§ **Objective**: Every line of the material that follows must be printed again exactly.

§ **Supplied material**:
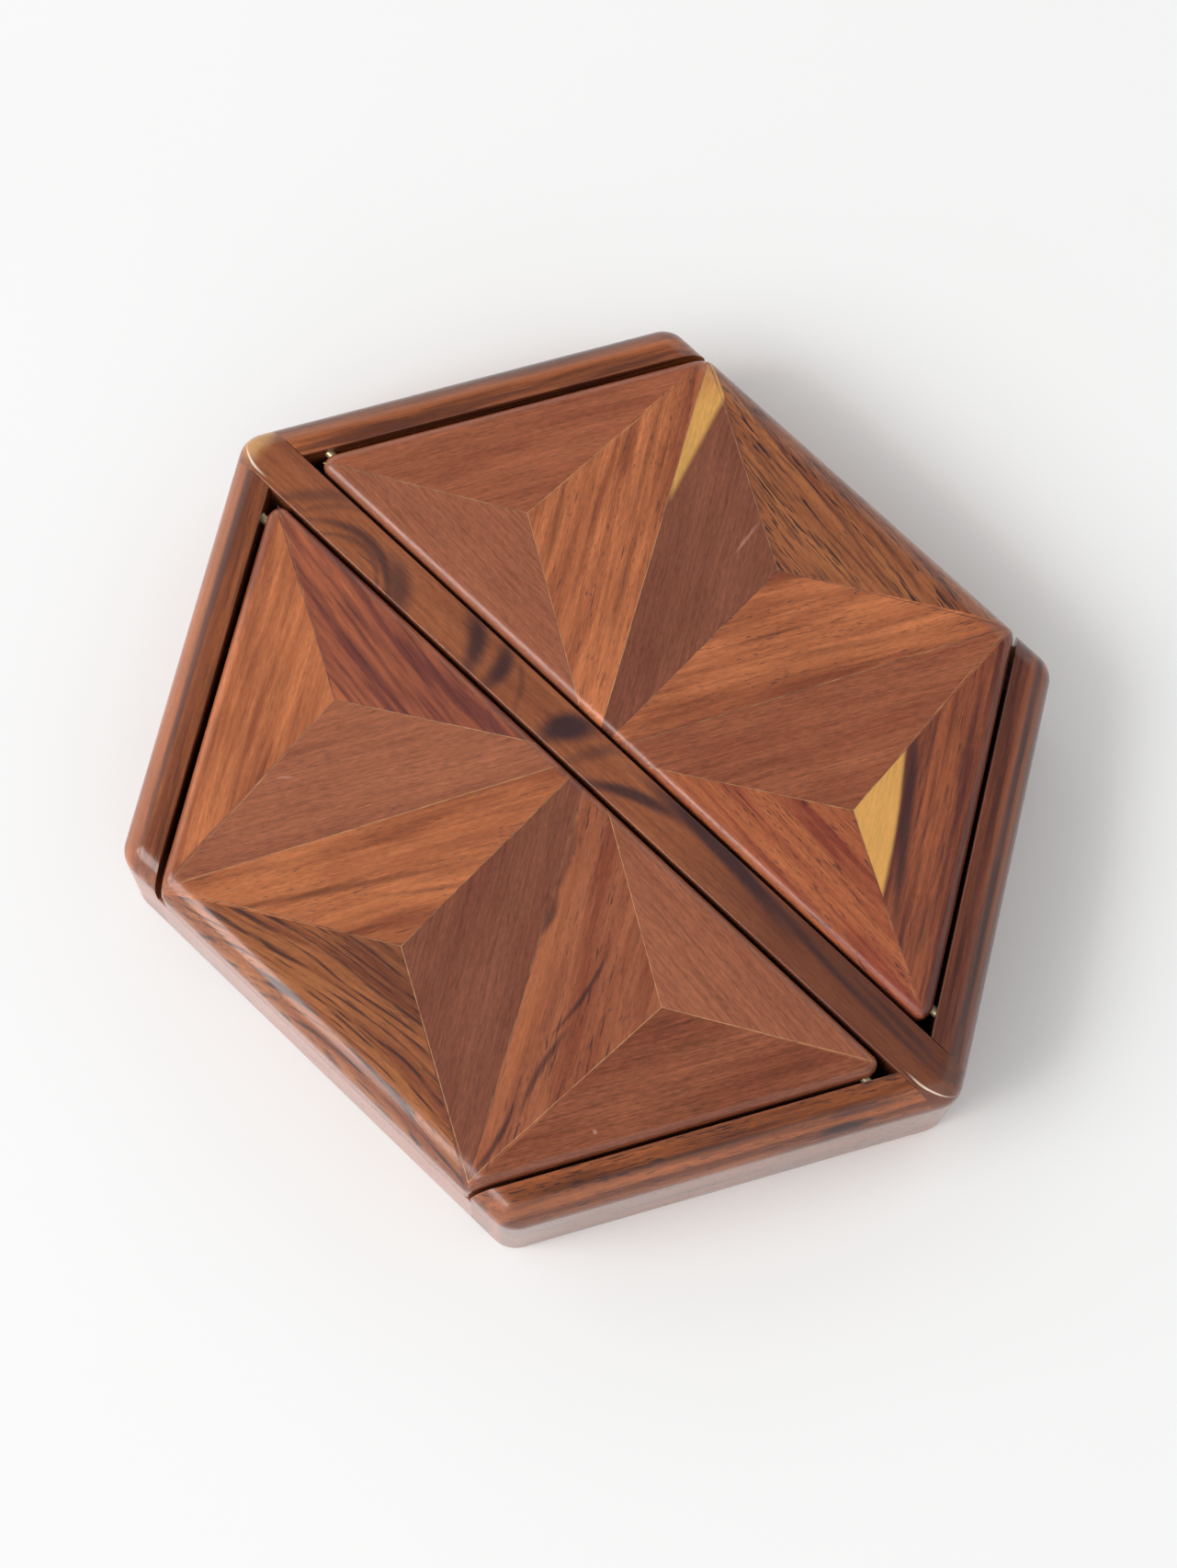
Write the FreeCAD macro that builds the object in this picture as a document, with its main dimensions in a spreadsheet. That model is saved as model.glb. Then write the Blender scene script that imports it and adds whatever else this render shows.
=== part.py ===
# Six-sided wooden box with two inlaid lids on pivot pins.
#
# Frame: millimetres, +Z up, origin at the centre of the underside. The divider
# bar runs along X; lid 1 lies on the +Y side of it and lid 2 on the -Y side.
# All six corners turn through the same angle, so every slanted wall line is
#     x = half_width - y * tan(30) - inset / cos(30)
# where inset is measured square to the wall's outer face.
import FreeCAD, Part
import math
import os
import Sketcher

doc = FreeCAD.newDocument("inlaid_box")
V = FreeCAD.Vector

# Driving dimensions: alias, value, meaning.
DIMENSIONS = (
    ("half_width", 140.0, "centre to the outer corner at each end of the divider"),
    ("half_depth", 112.1, "centre to the outer face of each front stave"),
    ("body_height", 46.0, "underside to the top of the rails and the divider"),
    ("divider_width", 13.5, "thickness of the divider bar"),
    ("rail_thickness", 12.0, "thickness of the four side rails"),
    ("stave_thickness", 12.0, "thickness of the two front staves"),
    ("corner_radius", 8.5, "upright outer corners, in plan"),
    ("outer_round", 8.0, "round-over along the outer top edge"),
    ("base_ease", 1.0, "easing of the bottom edge"),
    ("arris_ease", 0.5, "easing of the inner top arrises"),
    ("panel_thickness", 6.0, "base panel, let into the walls"),
    ("panel_inset", 6.0, "outer face to the edge of the base panel"),
    ("liner_thickness", 1.0, "felt on the floor of each compartment"),
    ("liner_gap", 0.3, "felt to the walls"),
    ("lid_thickness", 16.0, "inlay and core together"),
    ("inlay_thickness", 8.5, "solid wood facets of the lid"),
    ("lid_rise", 1.2, "top of the lid above the rails"),
    ("lid_seat_gap", 0.3, "lid to the top of the front stave"),
    ("divider_gap", 1.2, "lid to the divider"),
    ("rail_gap", 1.5, "lid to each side rail, square to the rail"),
    ("lid_shift", 0.4, "both lids stand this far toward +X, within the play along their pins"),
    ("lid_round", 3.0, "rounded top edge of the lid, front edge apart"),
    ("tip_cut", 2.8, "length taken off each acute corner of a lid, along X"),
    ("tip_round", 3.15, "upright edges of the cut corners"),
    ("tip_relief", 1.8, "further cut below the pin, along X"),
    ("relief_below_axis", 0.9, "top of that cut, below the pin's axis"),
    ("core_inset", 0.3, "core set back from the lid's ends"),
    ("core_setback", 24.0, "core set back from the pivot axis, so that the thick part lifts clear"),
    ("axis_depth", 13.7, "pivot axis from the box's middle plane"),
    ("axis_below_top", 5.4, "pivot axis below the lid's top"),
    ("pin_diameter", 2.6, "brass pivot pins"),
    ("pin_grip", 8.0, "pin inside the rail"),
    ("pin_reach", 8.0, "pin inside the lid"),
    ("pin_clearance", 0.05, "radial clearance of the pin in the lid"),
    ("pin_end_gap", 0.3, "bore past the inner end of the pin"),
    ("node_x", 63.3, "inlay node of the outer fans, along X"),
    ("node_y", 39.0, "inlay node of the outer fans, along Y"),
    ("middle_node_y", 76.5, "inlay node of the middle fan, along Y"),
    ("overcut", 5.0, "how far cutting shapes run past what they cut"),
    ("relief_block", 20.0, "sides of the block that cuts the tip relief"),
)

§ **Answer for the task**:
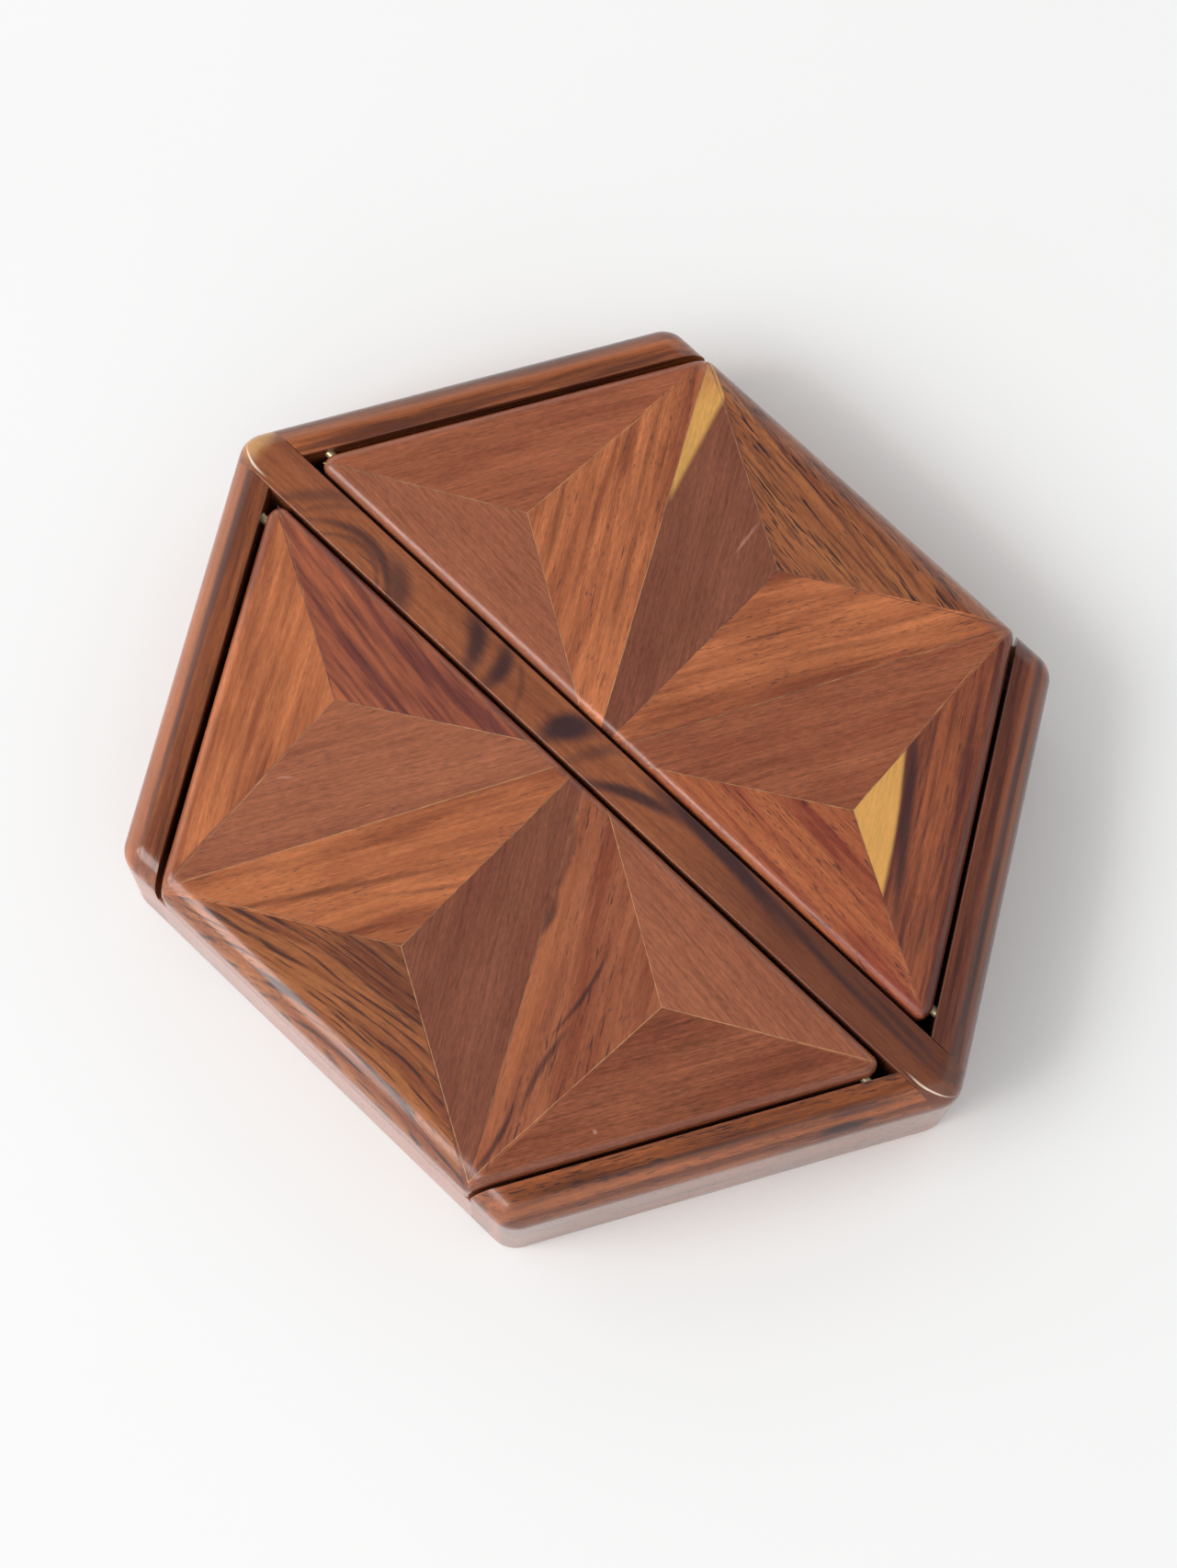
Write the FreeCAD macro that builds the object in this picture as a document, with its main dimensions in a spreadsheet. That model is saved as model.glb. Then write the Blender scene script that imports it and adds whatever else this render shows.
=== part.py ===
# Six-sided wooden box with two inlaid lids on pivot pins.
#
# Frame: millimetres, +Z up, origin at the centre of the underside. The divider
# bar runs along X; lid 1 lies on the +Y side of it and lid 2 on the -Y side.
# All six corners turn through the same angle, so every slanted wall line is
#     x = half_width - y * tan(30) - inset / cos(30)
# where inset is measured square to the wall's outer face.
import FreeCAD, Part
import math
import os
import Sketcher

doc = FreeCAD.newDocument("inlaid_box")
V = FreeCAD.Vector

# Driving dimensions: alias, value, meaning.
DIMENSIONS = (
    ("half_width", 140.0, "centre to the outer corner at each end of the divider"),
    ("half_depth", 112.1, "centre to the outer face of each front stave"),
    ("body_height", 46.0, "underside to the top of the rails and the divider"),
    ("divider_width", 13.5, "thickness of the divider bar"),
    ("rail_thickness", 12.0, "thickness of the four side rails"),
    ("stave_thickness", 12.0, "thickness of the two front staves"),
    ("corner_radius", 8.5, "upright outer corners, in plan"),
    ("outer_round", 8.0, "round-over along the outer top edge"),
    ("base_ease", 1.0, "easing of the bottom edge"),
    ("arris_ease", 0.5, "easing of the inner top arrises"),
    ("panel_thickness", 6.0, "base panel, let into the walls"),
    ("panel_inset", 6.0, "outer face to the edge of the base panel"),
    ("liner_thickness", 1.0, "felt on the floor of each compartment"),
    ("liner_gap", 0.3, "felt to the walls"),
    ("lid_thickness", 16.0, "inlay and core together"),
    ("inlay_thickness", 8.5, "solid wood facets of the lid"),
    ("lid_rise", 1.2, "top of the lid above the rails"),
    ("lid_seat_gap", 0.3, "lid to the top of the front stave"),
    ("divider_gap", 1.2, "lid to the divider"),
    ("rail_gap", 1.5, "lid to each side rail, square to the rail"),
    ("lid_shift", 0.4, "both lids stand this far toward +X, within the play along their pins"),
    ("lid_round", 3.0, "rounded top edge of the lid, front edge apart"),
    ("tip_cut", 2.8, "length taken off each acute corner of a lid, along X"),
    ("tip_round", 3.15, "upright edges of the cut corners"),
    ("tip_relief", 1.8, "further cut below the pin, along X"),
    ("relief_below_axis", 0.9, "top of that cut, below the pin's axis"),
    ("core_inset", 0.3, "core set back from the lid's ends"),
    ("core_setback", 24.0, "core set back from the pivot axis, so that the thick part lifts clear"),
    ("axis_depth", 13.7, "pivot axis from the box's middle plane"),
    ("axis_below_top", 5.4, "pivot axis below the lid's top"),
    ("pin_diameter", 2.6, "brass pivot pins"),
    ("pin_grip", 8.0, "pin inside the rail"),
    ("pin_reach", 8.0, "pin inside the lid"),
    ("pin_clearance", 0.05, "radial clearance of the pin in the lid"),
    ("pin_end_gap", 0.3, "bore past the inner end of the pin"),
    ("node_x", 63.3, "inlay node of the outer fans, along X"),
    ("node_y", 39.0, "inlay node of the outer fans, along Y"),
    ("middle_node_y", 76.5, "inlay node of the middle fan, along Y"),
    ("overcut", 5.0, "how far cutting shapes run past what they cut"),
    ("relief_block", 20.0, "sides of the block that cuts the tip relief"),
)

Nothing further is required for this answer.